Begin Data for processing
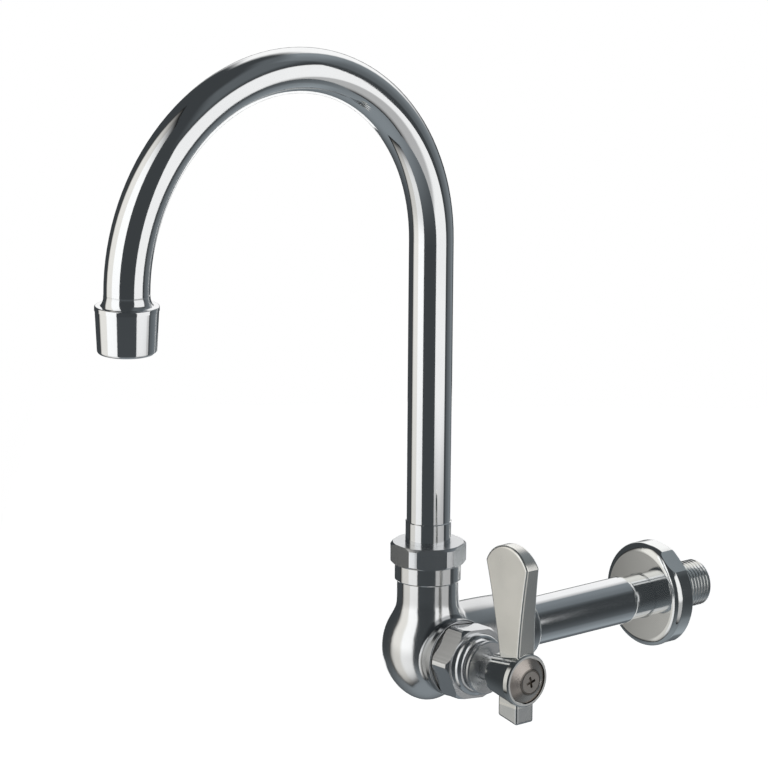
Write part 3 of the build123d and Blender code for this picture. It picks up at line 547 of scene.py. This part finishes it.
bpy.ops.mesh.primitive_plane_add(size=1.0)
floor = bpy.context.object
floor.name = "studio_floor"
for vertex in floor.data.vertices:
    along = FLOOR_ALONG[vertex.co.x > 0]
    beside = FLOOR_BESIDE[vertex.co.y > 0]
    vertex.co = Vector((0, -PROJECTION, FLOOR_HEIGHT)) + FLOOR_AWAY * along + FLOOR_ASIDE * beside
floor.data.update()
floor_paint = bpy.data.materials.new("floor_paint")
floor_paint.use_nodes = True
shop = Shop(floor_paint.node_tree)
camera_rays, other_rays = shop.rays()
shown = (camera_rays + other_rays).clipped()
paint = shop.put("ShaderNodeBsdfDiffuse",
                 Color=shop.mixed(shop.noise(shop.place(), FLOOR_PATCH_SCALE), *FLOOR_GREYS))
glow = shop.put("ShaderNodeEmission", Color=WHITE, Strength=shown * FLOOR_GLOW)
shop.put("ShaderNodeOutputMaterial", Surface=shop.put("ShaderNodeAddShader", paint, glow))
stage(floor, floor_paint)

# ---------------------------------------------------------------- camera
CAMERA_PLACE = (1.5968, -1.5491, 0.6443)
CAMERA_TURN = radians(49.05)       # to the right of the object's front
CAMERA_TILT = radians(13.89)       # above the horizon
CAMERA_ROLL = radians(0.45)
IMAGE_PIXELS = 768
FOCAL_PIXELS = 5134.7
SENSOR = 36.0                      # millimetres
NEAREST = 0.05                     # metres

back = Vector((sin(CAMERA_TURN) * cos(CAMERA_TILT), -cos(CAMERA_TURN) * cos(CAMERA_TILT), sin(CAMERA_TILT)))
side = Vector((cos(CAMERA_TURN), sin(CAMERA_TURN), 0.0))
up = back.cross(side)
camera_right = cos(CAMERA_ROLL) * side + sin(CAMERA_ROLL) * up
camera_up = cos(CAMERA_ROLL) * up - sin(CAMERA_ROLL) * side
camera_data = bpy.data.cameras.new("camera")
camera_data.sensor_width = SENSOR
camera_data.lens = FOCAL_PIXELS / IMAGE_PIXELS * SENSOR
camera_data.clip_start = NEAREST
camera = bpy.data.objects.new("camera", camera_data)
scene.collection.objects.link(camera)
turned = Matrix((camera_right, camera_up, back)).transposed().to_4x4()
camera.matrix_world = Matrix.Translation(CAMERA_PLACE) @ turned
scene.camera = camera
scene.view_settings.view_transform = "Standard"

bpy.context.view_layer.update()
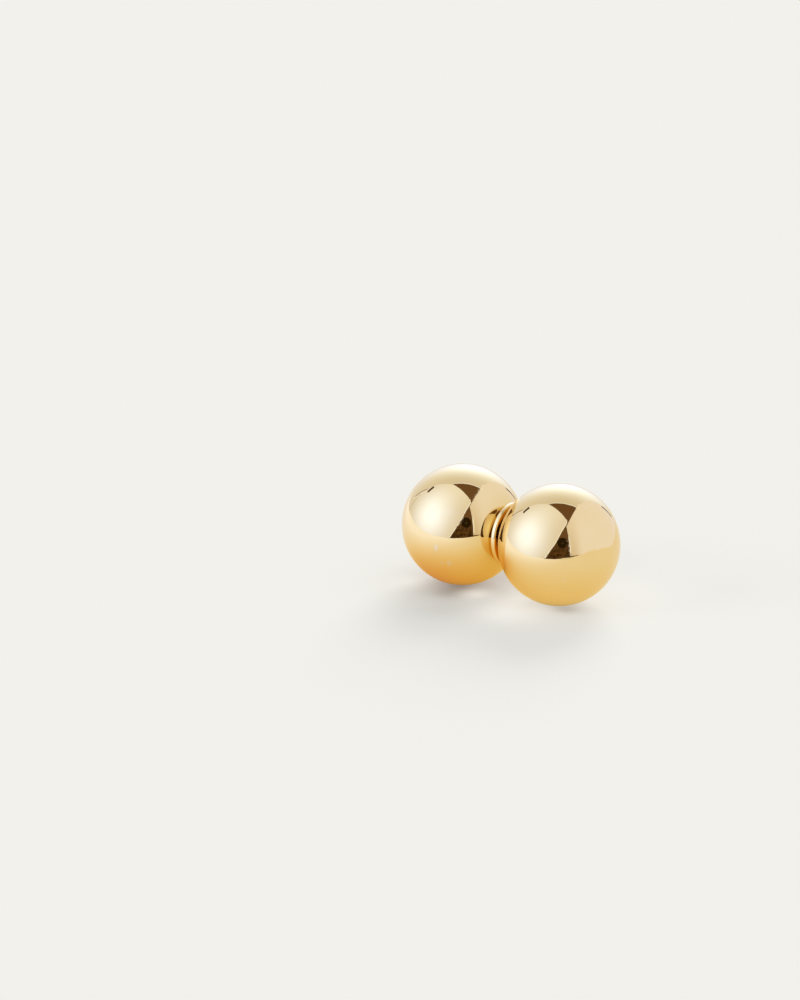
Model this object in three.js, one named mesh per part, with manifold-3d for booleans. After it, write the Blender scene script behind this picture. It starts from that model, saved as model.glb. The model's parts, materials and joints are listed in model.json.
End Data for processing
[Required task] Copy out every line with the word "materials".

[Solution to the exercise]
floor_paint = bpy.data.materials.new("floor_paint")
Model this object in three.js, one named mesh per part, with manifold-3d for booleans. After it, write the Blender scene script behind this picture. It starts from that model, saved as model.glb. The model's parts, materials and joints are listed in model.json.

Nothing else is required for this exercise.